Article 13 is in line with the international practice regarding SEPs. Article 13 prohibits patent ambush for SEPs and clearly spells out the FRAND principle. However, since the wording used in Article 13 is still very vague, it remains to be seen how this principle will be applied in practice.
What do the Abusing IPR Rules mean for doing business in China?
For some years now, businesses have been aware that their mergers and acquisitions may attract close scrutiny by the Chinese authorities. Many businesses, however, have not appreciated the speed with which the Chinese authorities have embraced the enforcement of other areas of antitrust law, namely the prohibitions of IPR related anti-competitive agreements and abuses of dominance. It is significant that both the NDRC and the SAIC have not limited their enforcement activities to traditional manufacturing and service sectors, but have rapidly turned their attention to the complex IP/antitrust interface, an area that the European Commission, for example, is investigating only cautiously even 50 years after the adoption of the EU competition rules.

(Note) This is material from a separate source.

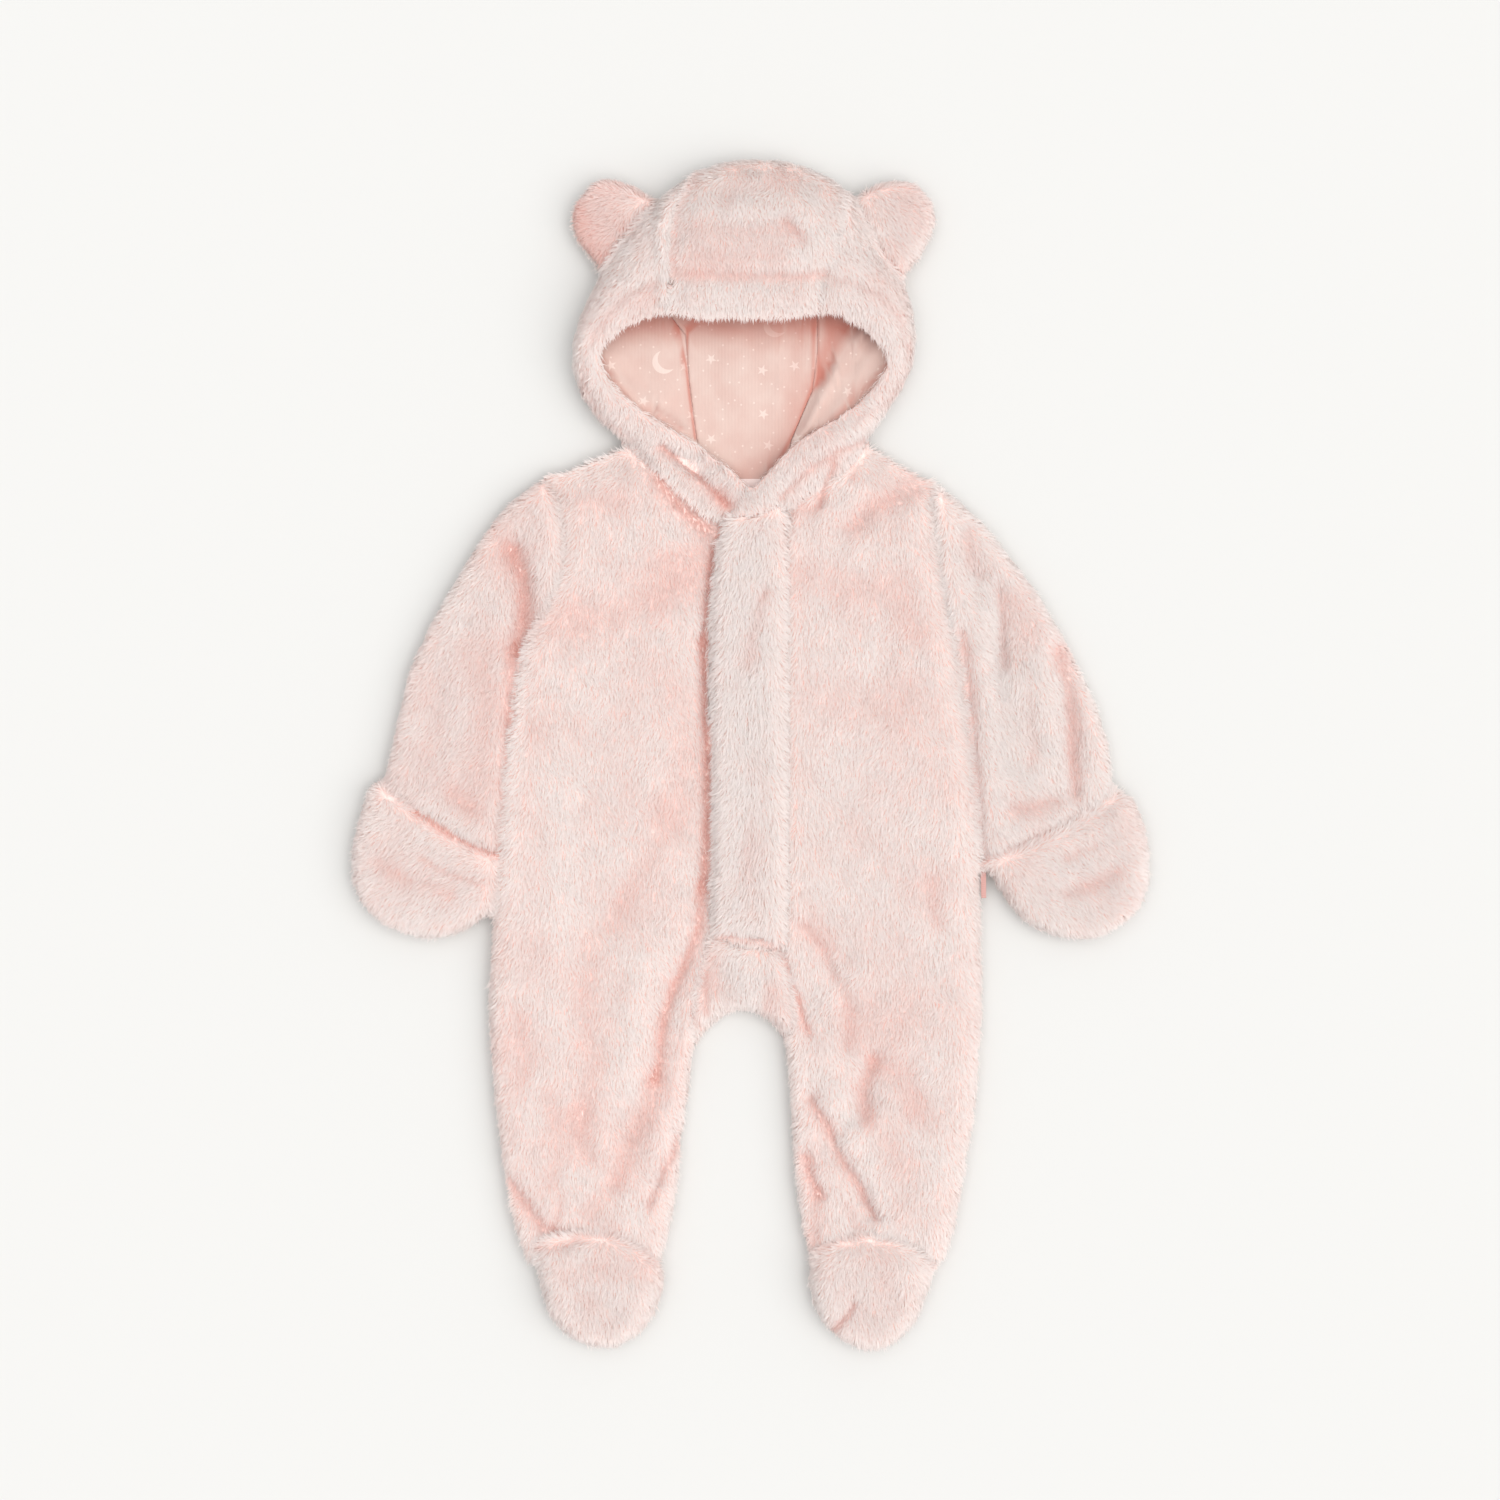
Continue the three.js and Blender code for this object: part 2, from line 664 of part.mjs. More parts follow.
// Body
const bodyGrid = { rows: 21, edges: [0, 2, 6, 14], middle: 4 };
const backGrid = { rows: 19, edges: [0, 2, 9], middle: 4 };
const endGrid = { rows: 9, edges: [0, 2, 6, 13], middle: 2 };
const soleGrid = { rows: 9, edges: [0, 2, 9], middle: 1 };
const sleeveGrid = { rows: 11, edges: [0, 2, 6, 13], middle: 3 };
const placketGrid = { rows: 11, edges: [0, 2, 6], middle: 2 };
const gussetGrid = { rows: 8, edges: [0, 2, 6], middle: 3 };
const legSpace = room(grown(betweenLegs, -seamGap, 0), { rows: 13, edges: [0], middle: 0 });
const bodyRoom = room(backSections, backGrid)
  .add(room(frontRightSections, bodyGrid))
  .add(room(frontLeftSections, bodyGrid));
const gussetRoom = room(gussetSections, gussetGrid)
  .add(room(grown(gussetSections, -seamGap, seamGap), gussetGrid));
const placketRoom = room(placketSections, placketGrid, placketBase - seamGap, tall);
const footRooms = [footRightSections, footLeftSections]
  .flatMap((sections) => [room(sections, endGrid), room(sections, soleGrid)])
  .reduce((all, next) => all.add(next));

const aboveCrotch = -165;
const innerRoll = ({ y }) => {
  const leg = smooth(aboveCrotch - y, 0, 30);
  return { radius: mix(sewn.radius, outlineRoll, leg), keep: mix(sewn.keep, 0, leg) };
};

const bodyHeight = ({ x, y }) => frontTop + relief(bodyFolds, x, y);

function frontRightHeight(point) {
  const overlap = smooth(point.x, edgeAt(placketSections, 'x0', point.y) - 7,
    edgeAt(placketSections, 'x0', point.y) - 1);
  const covered = point.y > -122 ? overlap : 0;
  return mix(bodyHeight(point), placketBase - seamGap, covered);
}

const shoulder = { radius: 12, keep: 0.15 };
const frontRolls = { outer: outline, inner: innerRoll, start: shoulder, end: sewn };
const frontRight = upperPiece(frontRightSections, bodyGrid, frontBase, frontRightHeight,
  { ...frontRolls, inner: (point) => (point.y > -100 ? square : innerRoll(point)) })
  .subtract(hoodRoom)
  .subtract(gussetRoom)
  .subtract(placketRoom)
  .subtract(room(frontLeftSections, bodyGrid))
  .subtract(footRooms);
const frontLeft = upperPiece(frontLeftSections, bodyGrid, frontBase, bodyHeight, frontRolls)
  .subtract(hoodRoom)
  .subtract(gussetRoom)
  .subtract(placketRoom)
  .subtract(footRooms);
const back = lowerPiece(backSections, backGrid, backTop,
  { outer: outline, inner: outline, start: square, end: square })
  .subtract(legSpace)
  .subtract(hoodForm(0, 0, true).subtract(underNeck))
  .subtract(footRooms);

const placketHeight = ({ outer, inner, x, y }) => (
  placketTop - 2 * (1 - rolled(Math.min(outer, inner), 18)) + 0.3 * relief(bodyFolds, x, y));
const placket = upperPiece(placketSections, placketGrid, placketBase, placketHeight,
  { outer: { radius: 7, keep: 0 }, inner: { radius: 5, keep: 0.4 }, start: square, end: sewn })
  .subtract(hoodRoom)
  .subtract(gussetRoom);
const gusset = upperPiece(gussetSections, gussetGrid, frontBase, bodyHeight,
  { outer: sewn, inner: sewn, start: sewn, end: { radius: 9, keep: 0 } });

// Sleeves, tubes open at the armhole and the cuff
function sleeve(sections) {
  const height = ({ x, y }) => sleeveTop + relief(sleeveFolds, x, y);
  const tube = wholePiece(sections, sleeveGrid, backTop, height,
    { outer: outline, inner: outline, start: square, end: square });
  const hollow = sheet(layOut(grown(sections, -10, 6), { rows: 11, edges: [0, 20], middle: 1 }),
    () => backTop + cuffHollow, () => backTop);
  return tube.subtract(hollow).subtract(bodyRoom).subtract(hoodRoom);
}

// Fold-over mitts: the palm below and the flap above, each closed round the finger tips
function mitt(sections, arm) {
  const height = ({ x, y }) => mittTop + relief(endFolds, x, y);
  const tip = { radius: 12, keep: 0 };
  const armRoom = room(arm, sleeveGrid);
  const cut = (solid) => solid.subtract(armRoom).subtract(bodyRoom);
  return {
    palm: cut(lowerPiece(sections, soleGrid, backTop,
      { outer: outline, inner: outline, start: square, end: tip })),
    flap: cut(upperPiece(sections, endGrid, frontBase, height,
      { outer: outline, inner: outline, start: { radius: 6, keep: 0.5 }, end: tip })),
  };
}

// Feet: the sole below and the vamp above
function foot(sections) {
  const height = ({ x, y }) => footTop + relief(endFolds, x, y);
  const tip = { radius: 12, keep: 0 };
  return {
    sole: lowerPiece(sections, soleGrid, backTop,
      { outer: outline, inner: outline, start: square, end: tip }),
    vamp: upperPiece(sections, endGrid, frontBase, height,
      { outer: outline, inner: outline, start: sewn, end: tip }),
  };
}

// Round ears, front and back, sewn into the hood's outline
function ear(sections) {
  const layout = { rows: 9, edges: [0, 2, 6], middle: 2 };
  const rolls = { outer: { radius: 9, keep: 0 }, inner: { radius: 9, keep: 0 },
    start: square, end: { radius: 8, keep: 0 } };
  return {
    front: upperPiece(sections, layout, earMiddle + seamGap, () => earTop, rolls).subtract(hoodRoom),
    back: lowerPiece(sections, layout, earMiddle, rolls).subtract(hoodRoom),
  };
}

const rightSleeve = sleeve(sleeveRightSections);
const leftSleeve = sleeve(sleeveLeftSections);
const rightMitt = mitt(mittRightSections, sleeveRightSections);
const leftMitt = mitt(mittLeftSections, sleeveLeftSections);
const rightFoot = foot(footRightSections);
const leftFoot = foot(footLeftSections);
const rightEar = ear(earRightSections);
const leftEar = ear(earLeftSections);

// Bare labels: one inside the neck, the other folded into the left side seam
function labelBlock(x0, y0, x1, y1, low, high) {
  return blockFrom([[x0, y0], [x1, y0], [x1, y1], [x0, y1]], low, high);
}
const liningTop = backTop + seamGap + liningWall;
const neckLabel = labelBlock(-7, 167.5, 6, 178.5, liningTop + seamGap, liningTop + seamGap + labelWall);
const sideLabel = labelBlock(149.4, -94, 153, -75, backTop - tagWall / 2, backTop + tagWall / 2)
  .subtract(bodyRoom)
  .subtract(room(mittLeftSections, endGrid));

// The largest body of a solid, without crumbs that a cut leaves
function whole(solid) {
  return solid.decompose().reduce((best, part) => (part.volume() > best.volume() ? part : best));
}

function meshNamed(name, solid, finish) {
  const { vertProperties, triVerts } = whole(solid).getMesh();
  const geometry = new THREE.BufferGeometry();
  geometry.setAttribute('position', new THREE.BufferAttribute(vertProperties, 3));
  geometry.setIndex(new THREE.BufferAttribute(triVerts, 1));
  geometry.computeVertexNormals();
  const mesh = new THREE.Mesh(geometry, new THREE.MeshStandardMaterial(finish));
  mesh.name = name;
  return mesh;
}

const pieces = [
  ['back', back, plush],
  ['front_right', frontRight, plush],
  ['front_left', frontLeft, plush],
  ['placket', placket, plush],
  ['crotch_gusset', gusset, plush],
  ['sleeve_right', rightSleeve, plush],
  ['sleeve_left', leftSleeve, plush],
  ['mitt_palm_right', rightMitt.palm, plush],
  ['mitt_flap_right', rightMitt.flap, plush],
  ['mitt_palm_left', leftMitt.palm, plush],
  ['mitt_flap_left', leftMitt.flap, plush],
  ['foot_sole_right', rightFoot.sole, plush],
  ['foot_vamp_right', rightFoot.vamp, plush],
  ['foot_sole_left', leftFoot.sole, plush],
  ['foot_vamp_left', leftFoot.vamp, plush],
  ['hood_centre', hood.centre, plush],
  ['hood_side_right', hood.right, plush],
  ['hood_side_left', hood.left, plush],
  ['ear_front_right', rightEar.front, plush],
  ['ear_back_right', rightEar.back, plush],
  ['ear_front_left', leftEar.front, plush],
  ['ear_back_left', leftEar.back, plush],
  ['lining_centre', lining.centre, jersey],
  ['lining_side_right', lining.right, jersey],
  ['lining_side_left', lining.left, jersey],
  ['neck_label', neckLabel, satin],
  ['side_label', sideLabel, satin],
];

const garment = new THREE.Group();
for (const [name, solid, finish] of pieces) {
  garment.add(meshNamed(name, solid, finish));
}

export default garment;
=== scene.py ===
import bpy
import bmesh
import math
import numpy as np
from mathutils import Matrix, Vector
from mathutils.bvhtree import BVHTree


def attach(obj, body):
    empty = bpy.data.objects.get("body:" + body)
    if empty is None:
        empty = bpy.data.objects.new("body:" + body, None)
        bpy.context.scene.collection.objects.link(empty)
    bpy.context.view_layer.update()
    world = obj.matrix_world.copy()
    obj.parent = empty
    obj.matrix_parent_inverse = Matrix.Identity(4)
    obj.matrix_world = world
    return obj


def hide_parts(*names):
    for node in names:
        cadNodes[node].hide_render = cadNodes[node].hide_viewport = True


# A plush hooded all-in-one laid flat on its back: head towards +Y, right and left are the wearer's.
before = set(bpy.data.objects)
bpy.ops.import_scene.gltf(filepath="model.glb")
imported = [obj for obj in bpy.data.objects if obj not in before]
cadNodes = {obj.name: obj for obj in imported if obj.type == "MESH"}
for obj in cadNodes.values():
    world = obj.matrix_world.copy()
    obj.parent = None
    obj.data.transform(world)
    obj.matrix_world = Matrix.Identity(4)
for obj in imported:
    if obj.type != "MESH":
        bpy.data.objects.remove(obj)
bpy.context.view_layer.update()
scene = bpy.context.scene
mm = 0.001

print("stage: camera, floor and light")
shot = {"frameWidth": 975 * mm, "lens": 85.0, "sensor": 36.0, "aimX": -0.65 * mm, "aimY": 2.3 * mm,
        "aimZ": 12 * mm, "floorSize": 6.0, "keyPower": 1.15, "keySoftness": 55.0, "topPower": 1.2,
        "topSoftness": 70.0, "fill": 0.82, "fromRight": 0.14, "paper": "#d5d4d1"}


def linear(hexColour, alpha=1.0):
    values = [int(hexColour[i:i + 2], 16) / 255 for i in (1, 3, 5)]
    return tuple(v / 12.92 if v <= 0.04045 else ((v + 0.055) / 1.055) ** 2.4 for v in values) + (alpha,)


def addNode(tree, kind, settings=None, links=None):
    node = tree.nodes.new(kind)
    for name, value in (settings or {}).items():
        if isinstance(name, int) or name in node.inputs:
            node.inputs[name].default_value = value
        else:
            setattr(node, name, value)
    for name, source in (links or {}).items():
        tree.links.new(source, node.inputs[name])
    return node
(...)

Now, the SAIC has adopted the first IP/antitrust interface rules under the AML, although the Abusing IPR Rules are still very abstract and do not go into much detail. It will be the eighth anniversary for enforcement of the AML when the Abusing IPR Rules come into effects. Due to the complexity of IPR related competition law issues, the SAIC has come a long way to adopt these rules. The Abusing IPR Rules are an important milestone in the development of Chinese antitrust law, although further improvement and more detailed guidance are needed. Given this new development and along with the recent cases in the IPR sector, both licensors and licensees should make sure they are compliant with the Chinese competition rules and should audit their practices and update their antitrust compliance training and manuals.